OBJECTIVE: Only one portion of the data is to be written out: from the line bearing "Keep writing the" through the line bearing "# named inputs, and". Write it exactly as it appears.

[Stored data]
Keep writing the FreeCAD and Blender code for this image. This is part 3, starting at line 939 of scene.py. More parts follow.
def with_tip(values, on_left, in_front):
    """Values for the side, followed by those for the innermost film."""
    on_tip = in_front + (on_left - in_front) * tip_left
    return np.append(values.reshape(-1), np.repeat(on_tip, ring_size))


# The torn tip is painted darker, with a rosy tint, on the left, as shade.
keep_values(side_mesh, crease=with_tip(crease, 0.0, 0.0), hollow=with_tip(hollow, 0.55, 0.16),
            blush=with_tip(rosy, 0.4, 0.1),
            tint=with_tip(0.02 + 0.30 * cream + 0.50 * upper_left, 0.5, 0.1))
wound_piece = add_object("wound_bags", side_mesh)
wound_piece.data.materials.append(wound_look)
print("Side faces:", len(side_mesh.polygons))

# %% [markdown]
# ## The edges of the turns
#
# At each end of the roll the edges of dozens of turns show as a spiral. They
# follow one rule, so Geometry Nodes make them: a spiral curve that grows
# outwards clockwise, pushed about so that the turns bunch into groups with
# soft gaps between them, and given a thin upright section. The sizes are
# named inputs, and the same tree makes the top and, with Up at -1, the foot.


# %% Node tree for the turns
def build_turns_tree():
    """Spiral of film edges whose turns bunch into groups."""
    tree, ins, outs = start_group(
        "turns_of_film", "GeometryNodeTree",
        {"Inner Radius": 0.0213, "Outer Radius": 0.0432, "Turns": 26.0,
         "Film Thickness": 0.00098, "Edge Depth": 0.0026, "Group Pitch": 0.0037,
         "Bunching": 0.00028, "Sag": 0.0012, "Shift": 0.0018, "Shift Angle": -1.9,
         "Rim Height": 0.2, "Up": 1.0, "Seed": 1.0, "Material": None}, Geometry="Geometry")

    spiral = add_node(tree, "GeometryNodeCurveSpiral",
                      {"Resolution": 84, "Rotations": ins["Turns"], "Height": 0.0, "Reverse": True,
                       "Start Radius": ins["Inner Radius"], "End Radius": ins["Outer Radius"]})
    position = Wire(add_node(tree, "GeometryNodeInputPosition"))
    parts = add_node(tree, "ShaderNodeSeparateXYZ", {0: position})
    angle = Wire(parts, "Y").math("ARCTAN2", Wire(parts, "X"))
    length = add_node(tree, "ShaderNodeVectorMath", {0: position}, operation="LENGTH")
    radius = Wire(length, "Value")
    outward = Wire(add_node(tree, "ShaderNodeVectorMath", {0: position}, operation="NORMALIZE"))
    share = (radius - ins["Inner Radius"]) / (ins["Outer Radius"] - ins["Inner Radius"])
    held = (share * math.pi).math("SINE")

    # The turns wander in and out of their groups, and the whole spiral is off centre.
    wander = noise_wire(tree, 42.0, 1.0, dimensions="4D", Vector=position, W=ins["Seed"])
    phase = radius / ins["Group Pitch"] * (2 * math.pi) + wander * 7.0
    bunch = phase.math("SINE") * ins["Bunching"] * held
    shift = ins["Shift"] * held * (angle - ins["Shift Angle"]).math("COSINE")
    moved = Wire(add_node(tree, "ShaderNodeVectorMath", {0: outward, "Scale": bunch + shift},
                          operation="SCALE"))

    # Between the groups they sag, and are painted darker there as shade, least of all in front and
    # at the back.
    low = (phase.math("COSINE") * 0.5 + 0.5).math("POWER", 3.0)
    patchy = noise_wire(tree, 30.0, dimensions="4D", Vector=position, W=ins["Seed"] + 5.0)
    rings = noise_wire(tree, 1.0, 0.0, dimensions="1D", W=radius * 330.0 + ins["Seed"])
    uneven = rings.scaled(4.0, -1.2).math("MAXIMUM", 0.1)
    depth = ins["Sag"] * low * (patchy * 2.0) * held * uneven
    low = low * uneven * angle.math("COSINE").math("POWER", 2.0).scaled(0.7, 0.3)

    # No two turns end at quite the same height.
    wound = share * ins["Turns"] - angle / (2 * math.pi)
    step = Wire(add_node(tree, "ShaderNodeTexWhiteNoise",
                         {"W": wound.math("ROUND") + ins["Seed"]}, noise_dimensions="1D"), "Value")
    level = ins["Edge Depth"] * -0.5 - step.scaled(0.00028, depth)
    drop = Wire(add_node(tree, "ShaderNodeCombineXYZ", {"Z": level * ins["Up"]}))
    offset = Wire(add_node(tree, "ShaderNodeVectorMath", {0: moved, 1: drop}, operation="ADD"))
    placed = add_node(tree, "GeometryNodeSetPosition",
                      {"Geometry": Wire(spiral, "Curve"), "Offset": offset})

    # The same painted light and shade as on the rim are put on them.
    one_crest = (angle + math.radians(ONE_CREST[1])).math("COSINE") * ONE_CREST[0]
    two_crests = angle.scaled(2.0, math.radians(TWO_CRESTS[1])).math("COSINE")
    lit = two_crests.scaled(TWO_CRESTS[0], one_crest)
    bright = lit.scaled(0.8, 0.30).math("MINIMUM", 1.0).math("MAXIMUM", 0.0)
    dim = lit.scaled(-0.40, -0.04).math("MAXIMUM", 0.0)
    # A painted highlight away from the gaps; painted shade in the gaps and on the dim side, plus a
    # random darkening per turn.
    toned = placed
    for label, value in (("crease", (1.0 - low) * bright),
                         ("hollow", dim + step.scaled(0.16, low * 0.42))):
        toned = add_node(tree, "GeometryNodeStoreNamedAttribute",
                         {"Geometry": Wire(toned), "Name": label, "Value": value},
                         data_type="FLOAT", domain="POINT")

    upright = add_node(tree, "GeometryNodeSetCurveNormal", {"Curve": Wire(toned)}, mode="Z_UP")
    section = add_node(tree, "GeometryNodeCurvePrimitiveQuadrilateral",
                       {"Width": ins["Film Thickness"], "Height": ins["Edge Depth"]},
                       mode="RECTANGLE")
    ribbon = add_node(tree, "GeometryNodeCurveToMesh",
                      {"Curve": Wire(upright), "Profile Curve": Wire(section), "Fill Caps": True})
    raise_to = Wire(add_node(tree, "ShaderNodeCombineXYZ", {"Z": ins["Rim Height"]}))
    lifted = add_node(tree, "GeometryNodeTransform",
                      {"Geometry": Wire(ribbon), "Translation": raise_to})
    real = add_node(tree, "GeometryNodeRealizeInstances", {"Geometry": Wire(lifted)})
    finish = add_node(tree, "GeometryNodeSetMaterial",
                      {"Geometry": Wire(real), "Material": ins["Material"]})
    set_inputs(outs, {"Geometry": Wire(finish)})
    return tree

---

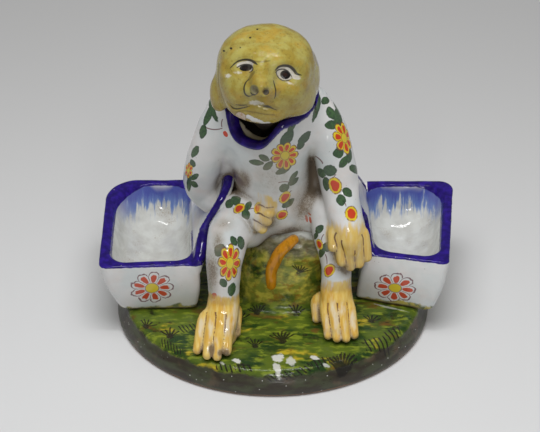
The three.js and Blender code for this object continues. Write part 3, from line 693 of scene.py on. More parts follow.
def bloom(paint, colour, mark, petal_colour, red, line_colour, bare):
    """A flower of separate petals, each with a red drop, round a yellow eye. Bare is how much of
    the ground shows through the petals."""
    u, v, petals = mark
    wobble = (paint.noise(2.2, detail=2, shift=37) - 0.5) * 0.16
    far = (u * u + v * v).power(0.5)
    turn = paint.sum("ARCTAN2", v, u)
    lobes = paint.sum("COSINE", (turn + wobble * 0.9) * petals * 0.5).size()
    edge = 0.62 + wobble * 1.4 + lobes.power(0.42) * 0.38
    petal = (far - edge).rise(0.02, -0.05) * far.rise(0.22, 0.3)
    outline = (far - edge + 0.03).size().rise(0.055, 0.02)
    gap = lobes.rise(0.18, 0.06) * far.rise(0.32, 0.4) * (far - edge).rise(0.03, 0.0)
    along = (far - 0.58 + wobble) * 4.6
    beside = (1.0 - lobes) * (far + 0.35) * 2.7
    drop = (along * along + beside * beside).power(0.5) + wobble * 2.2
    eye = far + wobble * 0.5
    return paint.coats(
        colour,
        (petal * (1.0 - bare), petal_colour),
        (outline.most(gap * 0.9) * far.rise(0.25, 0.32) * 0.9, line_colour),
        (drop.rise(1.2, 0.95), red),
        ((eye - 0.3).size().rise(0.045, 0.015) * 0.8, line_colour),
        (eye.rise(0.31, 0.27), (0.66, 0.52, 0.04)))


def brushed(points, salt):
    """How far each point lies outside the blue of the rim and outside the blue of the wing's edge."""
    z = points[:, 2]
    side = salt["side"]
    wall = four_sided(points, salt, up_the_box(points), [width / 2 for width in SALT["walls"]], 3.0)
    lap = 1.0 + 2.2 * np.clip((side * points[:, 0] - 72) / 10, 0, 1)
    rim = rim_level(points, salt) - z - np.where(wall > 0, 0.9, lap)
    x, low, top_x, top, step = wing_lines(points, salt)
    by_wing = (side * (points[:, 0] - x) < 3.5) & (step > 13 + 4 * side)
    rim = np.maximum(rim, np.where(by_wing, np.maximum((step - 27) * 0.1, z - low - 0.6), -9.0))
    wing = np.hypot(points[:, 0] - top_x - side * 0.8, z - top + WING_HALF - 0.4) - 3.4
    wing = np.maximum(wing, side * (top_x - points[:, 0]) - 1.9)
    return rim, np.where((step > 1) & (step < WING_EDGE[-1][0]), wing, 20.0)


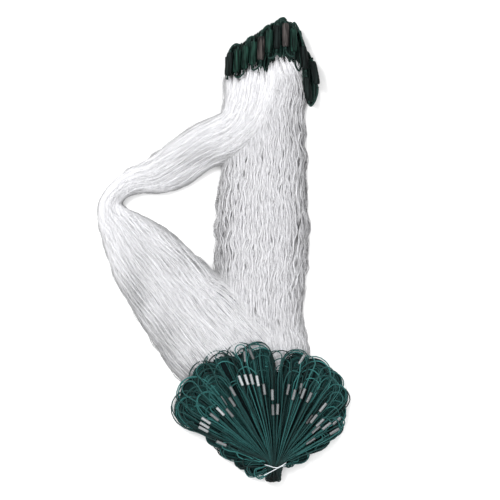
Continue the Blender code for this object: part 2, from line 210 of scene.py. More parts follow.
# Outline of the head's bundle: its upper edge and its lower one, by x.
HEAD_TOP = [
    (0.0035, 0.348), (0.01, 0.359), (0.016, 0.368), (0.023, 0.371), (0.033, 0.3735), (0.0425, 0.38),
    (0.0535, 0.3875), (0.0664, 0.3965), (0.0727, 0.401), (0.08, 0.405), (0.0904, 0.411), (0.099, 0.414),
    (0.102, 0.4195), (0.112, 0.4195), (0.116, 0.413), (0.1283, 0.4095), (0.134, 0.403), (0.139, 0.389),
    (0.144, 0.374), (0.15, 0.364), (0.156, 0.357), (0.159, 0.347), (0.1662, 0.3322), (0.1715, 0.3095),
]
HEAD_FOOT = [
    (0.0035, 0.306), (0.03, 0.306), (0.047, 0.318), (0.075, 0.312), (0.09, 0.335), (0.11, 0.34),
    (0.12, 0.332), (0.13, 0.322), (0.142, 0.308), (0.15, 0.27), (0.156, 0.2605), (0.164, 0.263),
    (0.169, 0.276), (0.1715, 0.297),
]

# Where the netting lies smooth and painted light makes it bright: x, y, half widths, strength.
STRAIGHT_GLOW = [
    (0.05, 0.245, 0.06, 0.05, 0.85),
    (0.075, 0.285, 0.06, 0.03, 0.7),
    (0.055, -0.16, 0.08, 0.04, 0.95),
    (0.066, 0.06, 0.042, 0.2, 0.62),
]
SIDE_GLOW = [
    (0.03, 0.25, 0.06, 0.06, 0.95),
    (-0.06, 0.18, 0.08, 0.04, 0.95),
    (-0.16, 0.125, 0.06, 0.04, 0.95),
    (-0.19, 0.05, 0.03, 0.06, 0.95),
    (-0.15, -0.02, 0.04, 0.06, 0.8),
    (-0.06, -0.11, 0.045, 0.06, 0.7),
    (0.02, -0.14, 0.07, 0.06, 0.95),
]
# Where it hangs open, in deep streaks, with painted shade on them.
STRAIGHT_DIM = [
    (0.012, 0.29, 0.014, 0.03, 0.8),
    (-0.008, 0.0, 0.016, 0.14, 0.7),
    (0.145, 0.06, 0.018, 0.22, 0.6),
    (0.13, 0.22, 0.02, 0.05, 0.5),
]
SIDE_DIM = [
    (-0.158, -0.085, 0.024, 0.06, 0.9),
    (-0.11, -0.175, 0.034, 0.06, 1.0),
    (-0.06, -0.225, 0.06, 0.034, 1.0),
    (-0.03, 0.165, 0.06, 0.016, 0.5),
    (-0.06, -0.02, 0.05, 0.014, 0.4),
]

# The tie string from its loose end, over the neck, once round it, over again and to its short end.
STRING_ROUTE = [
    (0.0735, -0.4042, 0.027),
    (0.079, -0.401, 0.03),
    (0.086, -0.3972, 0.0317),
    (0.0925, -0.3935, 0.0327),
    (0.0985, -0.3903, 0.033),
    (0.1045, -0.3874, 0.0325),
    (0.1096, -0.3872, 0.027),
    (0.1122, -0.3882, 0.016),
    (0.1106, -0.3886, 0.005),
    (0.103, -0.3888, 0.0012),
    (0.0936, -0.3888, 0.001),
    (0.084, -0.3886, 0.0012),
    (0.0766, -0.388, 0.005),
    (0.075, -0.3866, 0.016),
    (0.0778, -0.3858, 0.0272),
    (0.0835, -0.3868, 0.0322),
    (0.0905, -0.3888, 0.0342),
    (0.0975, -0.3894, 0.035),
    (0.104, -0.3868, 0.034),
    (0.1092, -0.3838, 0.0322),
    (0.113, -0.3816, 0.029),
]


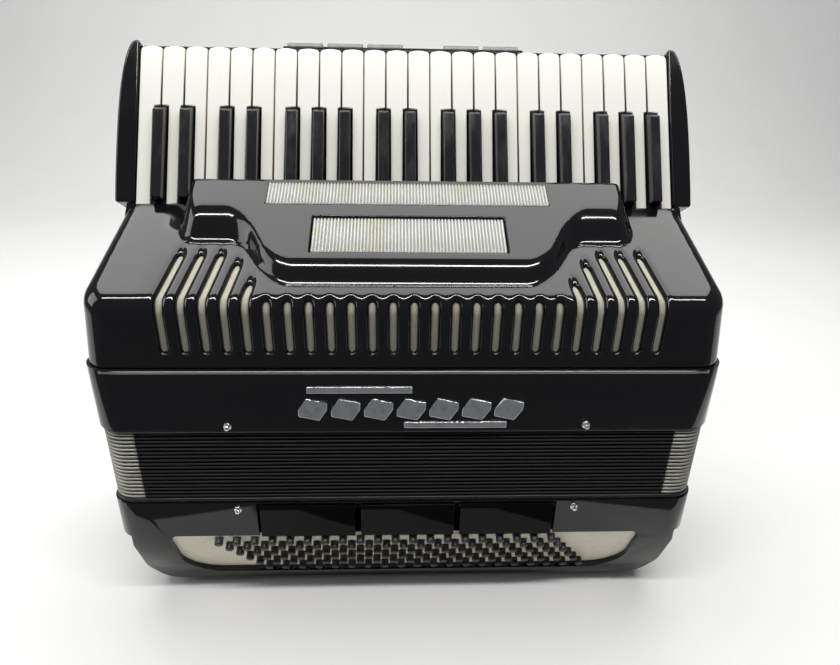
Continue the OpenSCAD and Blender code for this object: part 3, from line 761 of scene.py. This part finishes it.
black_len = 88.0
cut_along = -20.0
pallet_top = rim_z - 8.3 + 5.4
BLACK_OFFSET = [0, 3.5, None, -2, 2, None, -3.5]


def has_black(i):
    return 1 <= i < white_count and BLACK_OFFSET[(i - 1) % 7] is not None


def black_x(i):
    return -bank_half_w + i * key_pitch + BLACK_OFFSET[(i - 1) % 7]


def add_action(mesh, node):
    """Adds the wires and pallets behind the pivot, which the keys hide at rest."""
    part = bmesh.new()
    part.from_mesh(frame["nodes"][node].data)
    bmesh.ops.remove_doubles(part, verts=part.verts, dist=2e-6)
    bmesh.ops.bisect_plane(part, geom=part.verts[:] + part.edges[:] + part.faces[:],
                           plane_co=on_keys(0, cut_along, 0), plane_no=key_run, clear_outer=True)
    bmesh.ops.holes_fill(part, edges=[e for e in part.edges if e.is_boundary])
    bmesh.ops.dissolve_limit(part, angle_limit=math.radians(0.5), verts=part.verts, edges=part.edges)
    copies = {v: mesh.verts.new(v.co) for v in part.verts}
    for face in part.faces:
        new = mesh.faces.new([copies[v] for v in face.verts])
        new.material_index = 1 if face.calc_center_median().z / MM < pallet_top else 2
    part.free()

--

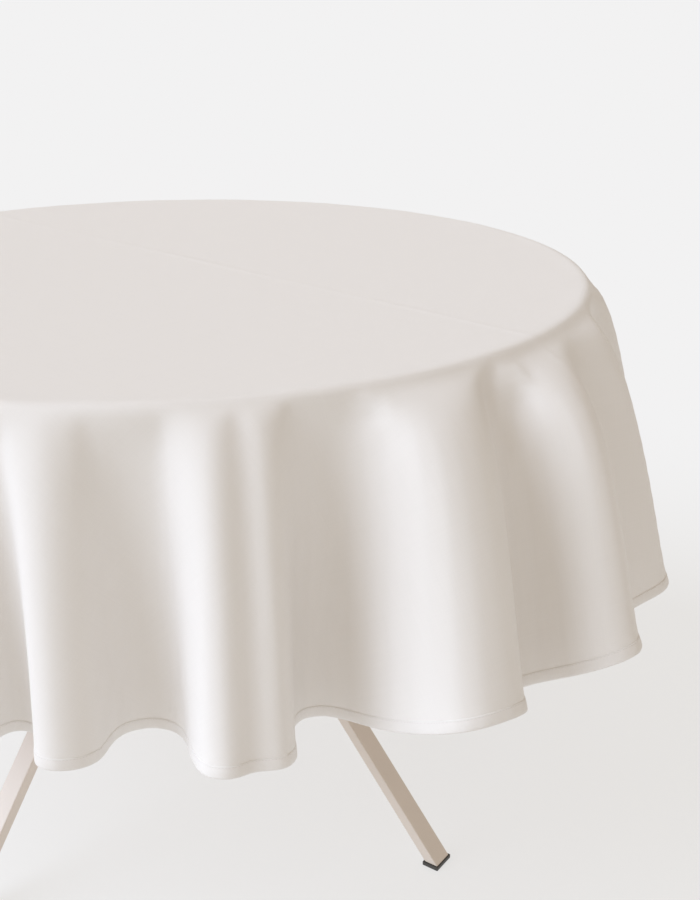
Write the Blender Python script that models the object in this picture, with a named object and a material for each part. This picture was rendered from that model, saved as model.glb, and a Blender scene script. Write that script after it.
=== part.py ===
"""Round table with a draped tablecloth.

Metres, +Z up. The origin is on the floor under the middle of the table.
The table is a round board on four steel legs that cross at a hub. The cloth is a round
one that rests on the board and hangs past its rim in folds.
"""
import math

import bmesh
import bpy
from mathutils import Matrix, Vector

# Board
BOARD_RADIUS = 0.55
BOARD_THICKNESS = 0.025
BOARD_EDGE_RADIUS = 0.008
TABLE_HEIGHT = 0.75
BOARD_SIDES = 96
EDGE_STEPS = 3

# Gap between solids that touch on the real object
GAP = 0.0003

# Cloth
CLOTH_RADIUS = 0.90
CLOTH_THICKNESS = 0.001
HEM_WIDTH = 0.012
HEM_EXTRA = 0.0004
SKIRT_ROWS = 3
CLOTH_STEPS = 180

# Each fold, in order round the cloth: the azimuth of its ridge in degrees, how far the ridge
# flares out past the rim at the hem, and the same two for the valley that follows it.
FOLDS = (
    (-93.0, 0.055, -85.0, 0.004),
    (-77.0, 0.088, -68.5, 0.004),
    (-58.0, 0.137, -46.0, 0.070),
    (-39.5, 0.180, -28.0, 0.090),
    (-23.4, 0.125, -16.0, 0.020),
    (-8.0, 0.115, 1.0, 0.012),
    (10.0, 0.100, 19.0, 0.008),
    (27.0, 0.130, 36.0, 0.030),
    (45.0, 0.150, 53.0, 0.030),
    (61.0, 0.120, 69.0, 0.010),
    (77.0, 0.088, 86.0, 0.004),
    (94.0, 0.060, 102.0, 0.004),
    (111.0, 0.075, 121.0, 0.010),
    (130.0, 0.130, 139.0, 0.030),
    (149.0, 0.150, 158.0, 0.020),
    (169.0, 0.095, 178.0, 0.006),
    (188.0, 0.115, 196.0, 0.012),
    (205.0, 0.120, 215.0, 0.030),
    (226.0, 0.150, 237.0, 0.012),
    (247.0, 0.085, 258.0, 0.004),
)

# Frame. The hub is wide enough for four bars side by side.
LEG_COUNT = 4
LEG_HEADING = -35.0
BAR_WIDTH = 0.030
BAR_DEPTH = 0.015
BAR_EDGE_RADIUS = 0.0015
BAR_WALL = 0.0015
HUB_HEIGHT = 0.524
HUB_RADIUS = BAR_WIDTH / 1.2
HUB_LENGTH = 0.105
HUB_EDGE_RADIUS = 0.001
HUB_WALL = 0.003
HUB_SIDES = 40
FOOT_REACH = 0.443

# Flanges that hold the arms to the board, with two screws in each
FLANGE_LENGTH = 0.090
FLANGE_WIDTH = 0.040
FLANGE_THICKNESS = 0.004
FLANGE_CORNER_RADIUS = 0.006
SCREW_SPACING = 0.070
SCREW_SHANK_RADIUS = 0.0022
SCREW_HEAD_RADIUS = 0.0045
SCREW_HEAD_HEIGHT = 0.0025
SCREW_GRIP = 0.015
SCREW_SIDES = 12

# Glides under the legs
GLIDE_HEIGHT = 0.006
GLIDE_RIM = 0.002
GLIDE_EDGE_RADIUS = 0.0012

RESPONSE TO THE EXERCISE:
Keep writing the FreeCAD and Blender code for this image. This is part 3, starting at line 939 of scene.py. More parts follow.
def with_tip(values, on_left, in_front):
    """Values for the side, followed by those for the innermost film."""
    on_tip = in_front + (on_left - in_front) * tip_left
    return np.append(values.reshape(-1), np.repeat(on_tip, ring_size))


# The torn tip is painted darker, with a rosy tint, on the left, as shade.
keep_values(side_mesh, crease=with_tip(crease, 0.0, 0.0), hollow=with_tip(hollow, 0.55, 0.16),
            blush=with_tip(rosy, 0.4, 0.1),
            tint=with_tip(0.02 + 0.30 * cream + 0.50 * upper_left, 0.5, 0.1))
wound_piece = add_object("wound_bags", side_mesh)
wound_piece.data.materials.append(wound_look)
print("Side faces:", len(side_mesh.polygons))

# %% [markdown]
# ## The edges of the turns
#
# At each end of the roll the edges of dozens of turns show as a spiral. They
# follow one rule, so Geometry Nodes make them: a spiral curve that grows
# outwards clockwise, pushed about so that the turns bunch into groups with
# soft gaps between them, and given a thin upright section. The sizes are
# named inputs, and the same tree makes the top and, with Up at -1, the foot.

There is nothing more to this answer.